There’s also extra content, if you care for that: four new jobs (ft. the ghastly Necromancer), actual character portraits to support dialogues, an additional dungeon (with little bearing on the story), and a gentrified visual presentation. Critical as I am of FFV’s original SNES graphics which lazily upcycled the style of FFIV, I don’t consider the GBA’s presentation an improvement since its imaging is fairly low-res and scarcely an upgrade on detail. The overall package, however, benefits from the polish of hindsight, making it arguably more attractive than the original. Plus you’ll get a chance to experience FFV’s excellent soundtrack – courtesy of the legendary Nobuo Uematsu – on a marginally better sound chip. Go ahead, then; climb Hiryu’s Wings. And if you’ll take the plunge, you might as well do so between June and August (of every calendar year) and support charity’s
Four Job Fiesta!

  • 1
    Technically speaking, FFV took a leaf out of Final Fantasy III‘s book for NES, which had already experimented with interchangeable professions, albeit to limited scope and mixed success.
  • 2
    Although FFV recently caught the eye of Kotaku’s Jason’s Schreier, who gave it a little bit of overdue love.
  • 3
    Granted, many viable combinations remain, but if you’re at all like me you’ll never permanently shoe Lenna into a physical class if someone else fits that bill better, just like Faris will never specialise in a job that doesn’t exploit her evasion to the hilt (e.g.

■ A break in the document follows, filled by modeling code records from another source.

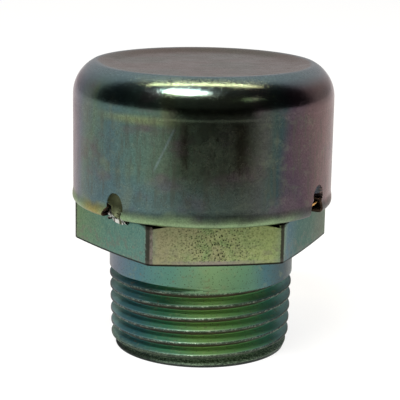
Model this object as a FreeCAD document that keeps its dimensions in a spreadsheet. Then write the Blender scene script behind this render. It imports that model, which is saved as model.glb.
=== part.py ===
import FreeCAD, Part
import math
import os

import Sketcher

# Breather vent with a male taper pipe thread, standing on its threaded end.
# Millimetres. The origin is the centre of the threaded end, +Z runs up the axis,
# and one flat of the hexagon faces -Y.

# Driving sizes, each set by itself
DRIVING_SIZES = {
    # Shank: taper blank of a 3/4 inch pipe thread, plain neck, chamfered end
    "thread_end_diameter": 26.03,
    "thread_taper": 0.0625,
    "thread_run": 11.5,
    "lead_chamfer_depth": 0.6,
    "lead_chamfer_height": 1.5,
    "neck_length": 4.25,
    "neck_flare": 0.8,
    "bore_diameter": 16.0,
    "bore_chamfer": 0.6,
    # Hexagon
    "hex_across_flats": 32.0,
    "hex_height": 6.31,
    "hex_corner_round": 0.8,
    "top_chamfer_diameter": 31.8,
    "top_chamfer_angle": 22.0,
    "base_chamfer_diameter": 32.0,
    "base_chamfer_angle": 10.0,
    # Cap: drawn sheet cup with a rounded shoulder, a dished top and a crimped rim
    "cap_diameter": 37.3,
    "cap_height": 20.0,
    "sheet_thickness": 0.9,
    "shoulder_radius": 5.2,
    "shoulder_sweep": 61.0,
    "inner_shoulder_steps": 2,
    "crest_width": 0.6,
    "crest_angle": 14.0,
    "dish_ramp_width": 3.0,
    "dish_angle": 9.0,
    "rim_flare": 0.12,
    "flare_height": 1.9,
    "rim_bend": 0.45,
    "rim_hole_diameter": 34.0,
    "rim_seat_gap": 0.05,
    # Stakes: dimples punched through the rim, each a tongue torn free at its lower sides
    "stake_angle": 50.0,
    "stake_height": 1.75,
    "punch_radius": 1.75,
    "punch_depth": 2.05,
    "punch_tip_radius": 0.9,
    "punch_tip_height": 2.1,
    "tongue_thickness": 0.8,
    "tongue_overhang": 0.3,
    "bite_clearance": 0.05,
    "tear_width": 0.9,
    "tear_offset": 1.75,
    "tear_height": 1.9,
    "tear_reach": 1.75,
    # Filter pad and the gauze disc under it
    "filter_clearance": 0.3,
    "screen_thickness": 0.5,
    "gauze_pitch": 2.2,
    "gauze_wire": 0.6,
    "gauze_gaps_per_row": 7,
}

# Sizes worked out from the driving ones
WORKED_SIZES = {
    "shank_end_radius": "thread_end_diameter / 2 - lead_chamfer_depth",
    "lead_top_radius": "(thread_end_diameter + lead_chamfer_height * thread_taper) / 2",
    "neck_radius": "(thread_end_diameter + thread_run * thread_taper) / 2",
    "hex_base": "thread_run + neck_length",
    "hex_top": "hex_base + hex_height",
    "hex_corner_radius": "hex_across_flats / 2 / cos(30)",
    "chamfer_reach": "hex_corner_radius * 1.1",
    "top_chamfer_drop": "(chamfer_reach - top_chamfer_diameter / 2) * tan(top_chamfer_angle)",
    "base_chamfer_rise": "(chamfer_reach - base_chamfer_diameter / 2) * tan(base_chamfer_angle)",
    "cap_radius": "cap_diameter / 2",
    "rim_hole_radius": "rim_hole_diameter / 2",
    "rim_drop": "(rim_hole_diameter - top_chamfer_diameter) / 2 * tan(top_chamfer_angle)",
    "rim_base": "hex_top - rim_drop + rim_seat_gap",
    "rim_inside": "rim_base + sheet_thickness",
    "flare_radius": "cap_radius + rim_flare",
    "flare_top": "rim_base + flare_height",
    "crest_top": "rim_base + cap_height",
    "shoulder_centre_radius": "cap_radius - shoulder_radius",
    "shoulder_top": "crest_top - crest_width * tan(crest_angle)",
    "shoulder_base": "shoulder_top - shoulder_radius * sin(shoulder_sweep)",
    "crest_ring_radius": "shoulder_centre_radius + shoulder_radius * cos(shoulder_sweep)"
                         " - crest_width",
    "dish_floor_radius": "crest_ring_radius - dish_ramp_width",
    "dish_floor": "crest_top - dish_ramp_width * tan(dish_angle)",
    "stake_centre_radius": "cap_radius - punch_depth + punch_radius",
    "stake_centre_height": "rim_base + stake_height",
    "tongue_base": "rim_base - tongue_overhang",
    "tear_top": "rim_base + tear_height",
    "stake_inside_radius": "cap_radius - punch_depth - tongue_thickness",
    "filter_radius": "min(stake_inside_radius; rim_hole_radius) - filter_clearance",
    "pad_base": "hex_top + screen_thickness",
    "pad_top": "dish_floor - sheet_thickness - filter_clearance",
    "gauze_span": "gauze_pitch * (gauze_gaps_per_row - 1)",
    "gauze_gap": "gauze_pitch - gauze_wire",
}

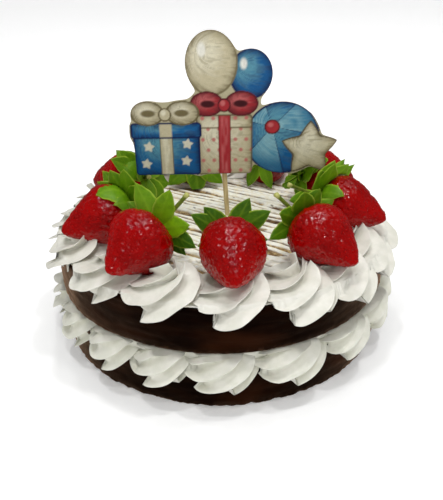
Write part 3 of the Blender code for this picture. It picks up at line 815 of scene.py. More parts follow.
#  turn of the first fin: where its corner hangs over the edge
START = {2: 293.0, 3: 262.0, 4: 246.0, 5: 241.0, 6: 208.0}
SIT = {2: 1.5, 3: 3.2, 4: 1.5}                    # higher than the rest
DEEP = {0: 1.2, 1: 1.2, 2: 1.15, 6: 1.25, 7: 1.35, 8: 1.3}     # hollows of the fins
SAG = {5: 2.8, 6: 5.2, 7: 2.4}                    # or hanging lower over the edge
for i, angle in enumerate(ROSETTES):
    behind, ahead = spacing(ROSETTES, i, 92.0)
    rng = np.random.default_rng(500 + i)
    v, q, t, stain = swirl(
        angle, 87.2 + rng.uniform(-0.6, 0.6), 54.4 + rng.uniform(-0.5, 0.8) + SIT.get(i, 0.0),
        22.0 + rng.uniform(-1.0, 1.0), 22.4, 23.0, 5, 165.0 + rng.uniform(-12.0, 12.0),
        START.get(i, 37.0 * i), 40 + 13 * i, (100.4, 63.3), half=ahead,
        walls=(behind + 2.0, ahead + 2.0), inner=66.0, deep=DEEP.get(i, 1.06),
        lean=(6.5 + rng.uniform(-1.5, 1.5), 2.5), sag=SAG.get(i, 0.0))
    sh = Shell()
    sh.add(v, q, t, stain=stain)
    sh.make("rosette_%02d_looks" % (i + 1), [CREAM], "rosette_%02d" % (i + 1))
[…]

Thief or Ninja).
  • 4
    And when level-up is imminent, one could class-switch to bank the stat increase aligned with your vision for that character, while still retaining the flexibility to class-change for specific battles.
  • 5
    If that’s too hardcore for you, a Borderlands-style respec option could serve as get-out-of-jail-free card.
  • 6
    Disclaimer: conjecture of the purest kind.
  • 7
    Rarely are you steered towards a specific site in anticipation of resolving some kind of (sub)plot.
  • 8
    This is not to speak ill of the RPGe fan translation, which is commendably faithful to the original Japanese.
  • 9
    And easily surpassing the questionable translation of the 1998/9 PS1 version.